▸ Problem statement: Identify the lines that include the word "JSON", then copy all of them.

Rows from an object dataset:

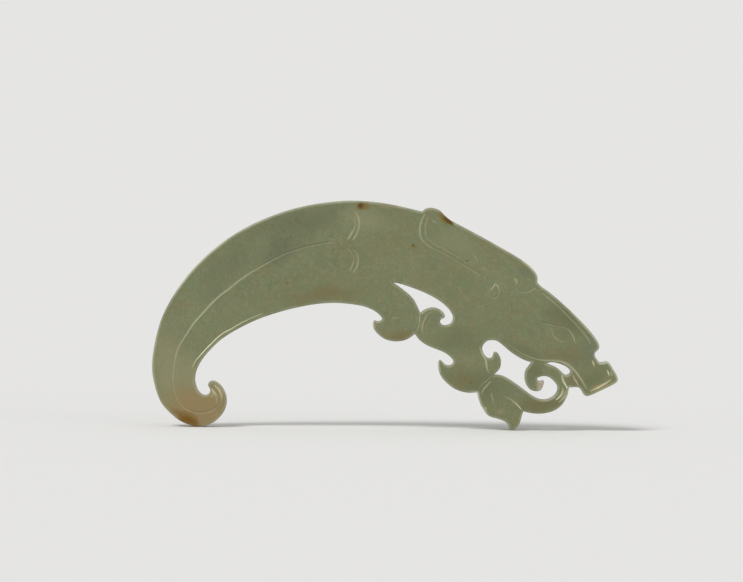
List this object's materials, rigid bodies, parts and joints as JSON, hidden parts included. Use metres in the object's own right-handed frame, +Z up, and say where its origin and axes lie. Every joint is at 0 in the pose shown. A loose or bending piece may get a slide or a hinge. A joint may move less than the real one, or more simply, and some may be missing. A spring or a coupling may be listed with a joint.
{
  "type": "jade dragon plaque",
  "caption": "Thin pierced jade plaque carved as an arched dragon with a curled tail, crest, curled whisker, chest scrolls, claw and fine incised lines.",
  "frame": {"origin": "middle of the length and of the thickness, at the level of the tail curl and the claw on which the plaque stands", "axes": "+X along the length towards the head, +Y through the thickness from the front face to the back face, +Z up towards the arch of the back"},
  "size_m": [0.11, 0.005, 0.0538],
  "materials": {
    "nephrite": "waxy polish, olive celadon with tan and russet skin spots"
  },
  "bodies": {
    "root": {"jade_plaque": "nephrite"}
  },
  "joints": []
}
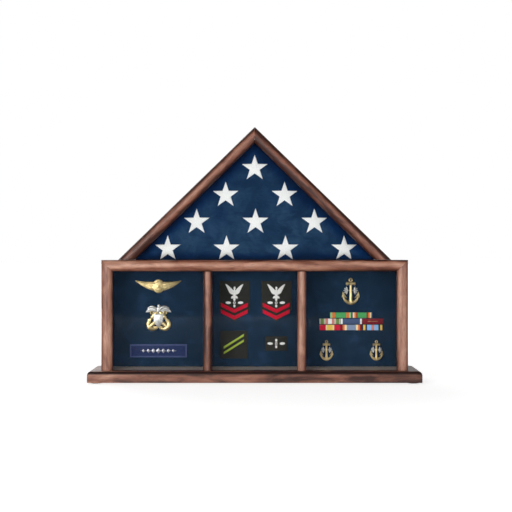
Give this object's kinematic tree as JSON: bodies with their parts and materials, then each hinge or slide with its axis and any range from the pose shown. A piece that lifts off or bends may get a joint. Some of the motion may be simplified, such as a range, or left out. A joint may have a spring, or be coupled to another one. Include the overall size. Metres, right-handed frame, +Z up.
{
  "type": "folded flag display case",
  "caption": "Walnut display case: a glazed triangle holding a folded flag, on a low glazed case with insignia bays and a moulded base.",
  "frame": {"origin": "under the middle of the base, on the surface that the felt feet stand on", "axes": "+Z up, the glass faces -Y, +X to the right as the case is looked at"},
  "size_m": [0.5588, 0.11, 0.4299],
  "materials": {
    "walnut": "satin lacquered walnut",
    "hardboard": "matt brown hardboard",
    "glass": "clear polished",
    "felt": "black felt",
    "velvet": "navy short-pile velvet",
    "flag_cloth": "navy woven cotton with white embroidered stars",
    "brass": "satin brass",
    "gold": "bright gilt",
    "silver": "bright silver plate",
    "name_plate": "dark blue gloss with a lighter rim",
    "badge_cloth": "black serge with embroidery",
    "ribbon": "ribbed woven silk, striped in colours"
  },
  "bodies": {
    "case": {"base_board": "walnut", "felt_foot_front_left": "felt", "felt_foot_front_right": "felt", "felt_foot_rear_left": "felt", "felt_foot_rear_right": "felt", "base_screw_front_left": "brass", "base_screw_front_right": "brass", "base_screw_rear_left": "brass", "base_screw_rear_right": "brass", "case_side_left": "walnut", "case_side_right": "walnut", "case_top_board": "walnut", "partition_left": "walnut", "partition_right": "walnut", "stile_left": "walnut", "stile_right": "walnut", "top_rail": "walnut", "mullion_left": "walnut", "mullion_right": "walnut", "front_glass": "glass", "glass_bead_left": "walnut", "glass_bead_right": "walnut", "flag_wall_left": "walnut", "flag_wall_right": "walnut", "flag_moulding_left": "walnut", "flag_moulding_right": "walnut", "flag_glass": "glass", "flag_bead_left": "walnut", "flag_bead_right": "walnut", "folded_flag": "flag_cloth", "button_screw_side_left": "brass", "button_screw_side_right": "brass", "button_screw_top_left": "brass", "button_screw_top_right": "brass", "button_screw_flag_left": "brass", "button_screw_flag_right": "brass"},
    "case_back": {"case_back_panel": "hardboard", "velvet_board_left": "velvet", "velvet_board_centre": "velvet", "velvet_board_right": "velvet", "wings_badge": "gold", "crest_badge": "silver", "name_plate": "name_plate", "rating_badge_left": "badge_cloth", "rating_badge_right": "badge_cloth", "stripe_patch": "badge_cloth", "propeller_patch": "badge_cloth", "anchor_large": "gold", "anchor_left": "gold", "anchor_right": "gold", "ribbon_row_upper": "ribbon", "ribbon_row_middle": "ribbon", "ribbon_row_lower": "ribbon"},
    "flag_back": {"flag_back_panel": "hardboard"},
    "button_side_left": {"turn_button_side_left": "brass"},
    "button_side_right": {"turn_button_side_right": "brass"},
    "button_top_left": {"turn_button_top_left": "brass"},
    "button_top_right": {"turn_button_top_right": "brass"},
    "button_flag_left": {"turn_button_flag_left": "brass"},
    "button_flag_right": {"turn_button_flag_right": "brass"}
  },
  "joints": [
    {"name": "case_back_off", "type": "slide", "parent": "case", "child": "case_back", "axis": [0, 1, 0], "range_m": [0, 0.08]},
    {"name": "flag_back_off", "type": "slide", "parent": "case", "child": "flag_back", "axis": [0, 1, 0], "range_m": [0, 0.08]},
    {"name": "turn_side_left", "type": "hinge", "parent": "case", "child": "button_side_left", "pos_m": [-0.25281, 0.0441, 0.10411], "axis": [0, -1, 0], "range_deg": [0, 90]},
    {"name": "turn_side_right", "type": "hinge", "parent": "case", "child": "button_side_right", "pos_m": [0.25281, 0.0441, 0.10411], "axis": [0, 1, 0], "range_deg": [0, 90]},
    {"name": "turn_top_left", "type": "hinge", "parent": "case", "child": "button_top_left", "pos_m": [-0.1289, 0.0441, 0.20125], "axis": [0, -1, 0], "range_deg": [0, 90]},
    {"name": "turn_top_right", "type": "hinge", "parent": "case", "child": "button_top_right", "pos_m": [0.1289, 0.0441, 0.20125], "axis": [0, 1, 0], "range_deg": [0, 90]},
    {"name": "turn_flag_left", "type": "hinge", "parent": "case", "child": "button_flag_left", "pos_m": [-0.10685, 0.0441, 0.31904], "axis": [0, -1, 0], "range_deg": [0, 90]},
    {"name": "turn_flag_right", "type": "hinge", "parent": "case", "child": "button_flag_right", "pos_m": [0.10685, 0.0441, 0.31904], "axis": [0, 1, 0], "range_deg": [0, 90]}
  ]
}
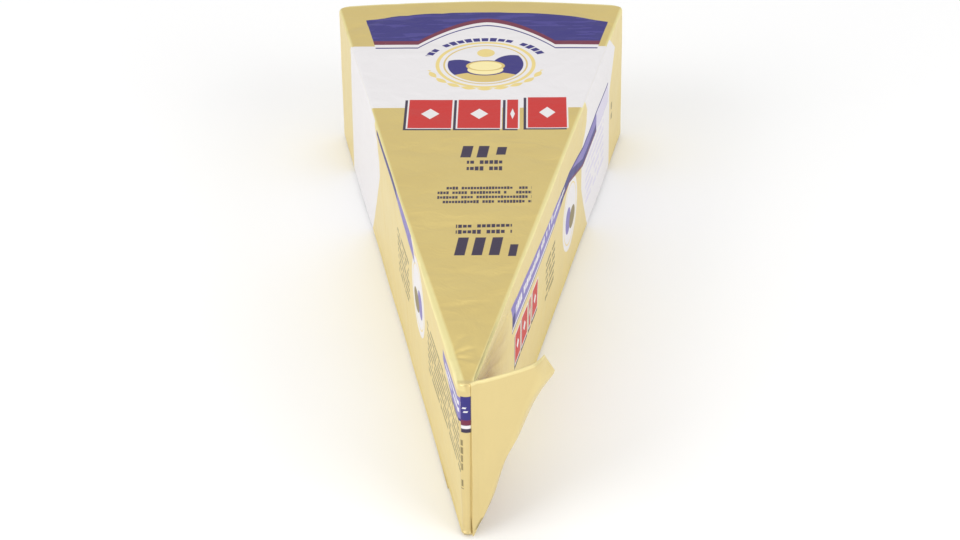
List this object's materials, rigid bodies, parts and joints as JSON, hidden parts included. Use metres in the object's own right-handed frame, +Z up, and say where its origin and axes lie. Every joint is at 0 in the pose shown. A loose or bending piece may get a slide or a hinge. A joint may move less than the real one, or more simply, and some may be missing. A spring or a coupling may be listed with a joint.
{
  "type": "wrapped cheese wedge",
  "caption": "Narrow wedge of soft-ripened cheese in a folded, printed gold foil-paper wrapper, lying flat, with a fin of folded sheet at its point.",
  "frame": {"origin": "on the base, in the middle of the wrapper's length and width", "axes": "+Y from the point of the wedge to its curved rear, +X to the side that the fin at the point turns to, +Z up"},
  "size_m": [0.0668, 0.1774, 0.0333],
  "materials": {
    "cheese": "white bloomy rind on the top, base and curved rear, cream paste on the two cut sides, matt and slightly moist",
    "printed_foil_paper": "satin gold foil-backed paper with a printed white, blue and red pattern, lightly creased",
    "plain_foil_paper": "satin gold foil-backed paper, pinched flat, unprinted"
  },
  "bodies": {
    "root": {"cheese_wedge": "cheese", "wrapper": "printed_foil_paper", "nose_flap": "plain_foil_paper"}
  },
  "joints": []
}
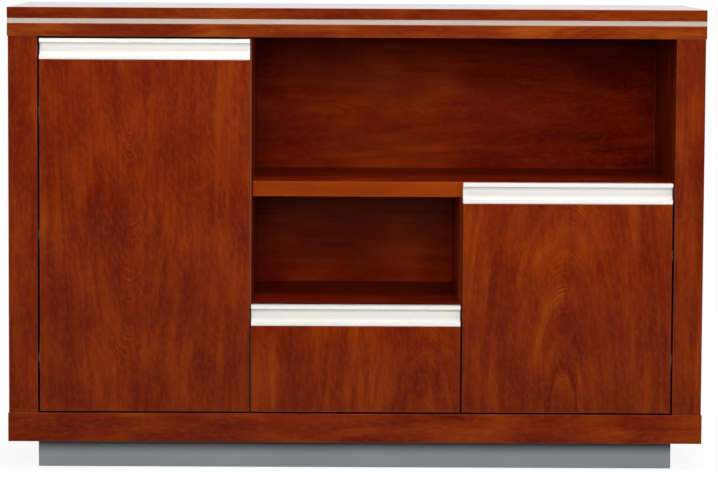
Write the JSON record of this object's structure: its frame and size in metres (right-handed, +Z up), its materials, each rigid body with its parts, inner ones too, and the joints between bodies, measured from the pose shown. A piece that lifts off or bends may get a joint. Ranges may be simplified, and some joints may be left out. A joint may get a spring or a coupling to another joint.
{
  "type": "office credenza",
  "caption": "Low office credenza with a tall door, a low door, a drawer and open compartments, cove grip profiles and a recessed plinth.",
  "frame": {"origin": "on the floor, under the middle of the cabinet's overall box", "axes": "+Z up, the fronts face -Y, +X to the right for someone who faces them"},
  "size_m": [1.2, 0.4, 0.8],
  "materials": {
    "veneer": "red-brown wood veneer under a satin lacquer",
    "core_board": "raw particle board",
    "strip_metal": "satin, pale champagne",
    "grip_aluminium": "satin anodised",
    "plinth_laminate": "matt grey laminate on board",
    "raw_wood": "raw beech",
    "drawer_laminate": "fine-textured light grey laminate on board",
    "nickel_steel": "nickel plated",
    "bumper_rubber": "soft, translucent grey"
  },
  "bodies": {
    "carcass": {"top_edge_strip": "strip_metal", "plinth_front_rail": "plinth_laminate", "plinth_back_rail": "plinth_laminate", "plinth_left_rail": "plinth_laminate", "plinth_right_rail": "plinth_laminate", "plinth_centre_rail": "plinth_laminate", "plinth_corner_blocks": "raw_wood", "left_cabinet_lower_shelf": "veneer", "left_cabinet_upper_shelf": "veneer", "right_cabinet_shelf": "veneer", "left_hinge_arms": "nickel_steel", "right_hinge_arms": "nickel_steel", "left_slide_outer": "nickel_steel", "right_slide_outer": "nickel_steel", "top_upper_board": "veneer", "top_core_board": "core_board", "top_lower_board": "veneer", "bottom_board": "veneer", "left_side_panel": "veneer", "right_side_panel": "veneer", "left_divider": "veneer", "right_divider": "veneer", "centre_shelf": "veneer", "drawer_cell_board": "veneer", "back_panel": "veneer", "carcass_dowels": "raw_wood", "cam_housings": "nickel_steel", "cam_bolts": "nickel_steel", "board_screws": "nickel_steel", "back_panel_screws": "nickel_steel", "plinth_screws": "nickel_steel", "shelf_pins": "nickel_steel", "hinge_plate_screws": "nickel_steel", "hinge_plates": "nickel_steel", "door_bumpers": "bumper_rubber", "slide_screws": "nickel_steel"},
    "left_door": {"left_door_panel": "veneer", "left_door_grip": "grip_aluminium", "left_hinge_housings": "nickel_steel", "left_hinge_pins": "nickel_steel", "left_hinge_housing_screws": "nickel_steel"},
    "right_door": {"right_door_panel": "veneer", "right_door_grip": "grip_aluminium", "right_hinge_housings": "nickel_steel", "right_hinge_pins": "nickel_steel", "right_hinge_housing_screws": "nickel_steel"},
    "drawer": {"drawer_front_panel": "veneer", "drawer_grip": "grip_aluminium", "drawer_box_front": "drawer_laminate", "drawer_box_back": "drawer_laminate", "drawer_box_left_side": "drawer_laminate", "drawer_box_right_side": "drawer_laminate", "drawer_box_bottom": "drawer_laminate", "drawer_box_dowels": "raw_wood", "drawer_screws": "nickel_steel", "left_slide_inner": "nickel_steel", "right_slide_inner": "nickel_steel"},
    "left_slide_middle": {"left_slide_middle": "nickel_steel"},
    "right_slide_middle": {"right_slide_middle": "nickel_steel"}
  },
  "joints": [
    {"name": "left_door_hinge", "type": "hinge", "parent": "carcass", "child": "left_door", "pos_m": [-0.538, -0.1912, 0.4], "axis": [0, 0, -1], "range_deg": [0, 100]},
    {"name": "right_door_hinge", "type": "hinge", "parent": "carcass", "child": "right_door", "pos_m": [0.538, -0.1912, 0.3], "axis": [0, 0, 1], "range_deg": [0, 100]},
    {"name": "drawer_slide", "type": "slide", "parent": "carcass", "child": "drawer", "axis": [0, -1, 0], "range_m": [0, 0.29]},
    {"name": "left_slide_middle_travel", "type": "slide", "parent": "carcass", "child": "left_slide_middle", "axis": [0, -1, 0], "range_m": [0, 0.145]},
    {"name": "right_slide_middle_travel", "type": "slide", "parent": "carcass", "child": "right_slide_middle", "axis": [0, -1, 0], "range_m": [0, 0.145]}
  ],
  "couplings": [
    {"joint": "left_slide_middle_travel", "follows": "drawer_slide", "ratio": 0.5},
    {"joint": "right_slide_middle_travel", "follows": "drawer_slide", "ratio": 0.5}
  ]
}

▸ Full solution:
List this object's materials, rigid bodies, parts and joints as JSON, hidden parts included. Use metres in the object's own right-handed frame, +Z up, and say where its origin and axes lie. Every joint is at 0 in the pose shown. A loose or bending piece may get a slide or a hinge. A joint may move less than the real one, or more simply, and some may be missing. A spring or a coupling may be listed with a joint.
Give this object's kinematic tree as JSON: bodies with their parts and materials, then each hinge or slide with its axis and any range from the pose shown. A piece that lifts off or bends may get a joint. Some of the motion may be simplified, such as a range, or left out. A joint may have a spring, or be coupled to another one. Include the overall size. Metres, right-handed frame, +Z up.
List this object's materials, rigid bodies, parts and joints as JSON, hidden parts included. Use metres in the object's own right-handed frame, +Z up, and say where its origin and axes lie. Every joint is at 0 in the pose shown. A loose or bending piece may get a slide or a hinge. A joint may move less than the real one, or more simply, and some may be missing. A spring or a coupling may be listed with a joint.
Write the JSON record of this object's structure: its frame and size in metres (right-handed, +Z up), its materials, each rigid body with its parts, inner ones too, and the joints between bodies, measured from the pose shown. A piece that lifts off or bends may get a joint. Ranges may be simplified, and some joints may be left out. A joint may get a spring or a coupling to another joint.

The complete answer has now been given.